I forgive myself that I have accepted and allowed myself to think or believe that I need to know who and how to be Who I Am Alone in order to be it, instead of realizing that if I were to pursue the experience of ‘already knowing’ who and how I am, I will only repeat the who and how I have already been, as a dependent being existing within the self-perception and self-definition of experience in relation to my world, instead of existing within and as my world.
When and as I see myself looking to love for encouragement, support, completeness, wholeness, security and worth I stop, and I breathe. I remind myself that I am and always have been Here for me, and that as I live my self-commitment, I will prove to me by being and becoming the living, breathing statement of self-love and self-acceptance as a Whole, where I stand, alone, no matter what.

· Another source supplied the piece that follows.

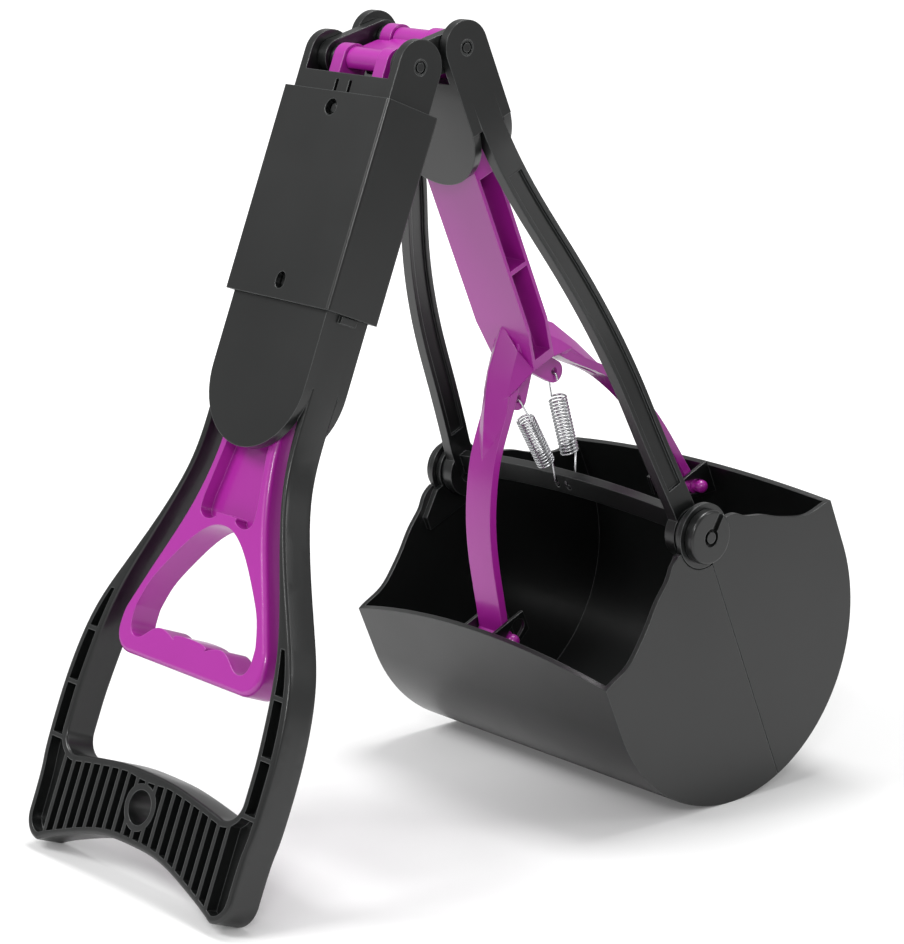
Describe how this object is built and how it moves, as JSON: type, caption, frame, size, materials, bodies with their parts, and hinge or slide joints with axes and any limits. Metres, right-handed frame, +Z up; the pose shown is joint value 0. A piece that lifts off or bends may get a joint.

I commit myself to proving to myself that I Am Here for me, that I complete me, that I decide my worth as equal and one by being the self-directive principle of me within the principles of equality and oneness, that I love and accept me and that I will stand within self-worth no matter what, no matter what happens, no matter who I am with and no matter how I am treated.
I commit myself to being and becoming a being that considers all within her every breath.
I commit myself to recreating my relationship to one ofsupport, with no manipulation, no co-dependency and no insecurity. When he stands, I will be there, and when he falls I will be there. When he stands I am Here, and when he falls I am Here. When I stand, I am Here, when I fall, I Am Here.
I commit myself to let go of the past and walk fearlessly into an unscripted future, step by step, as I remain Here.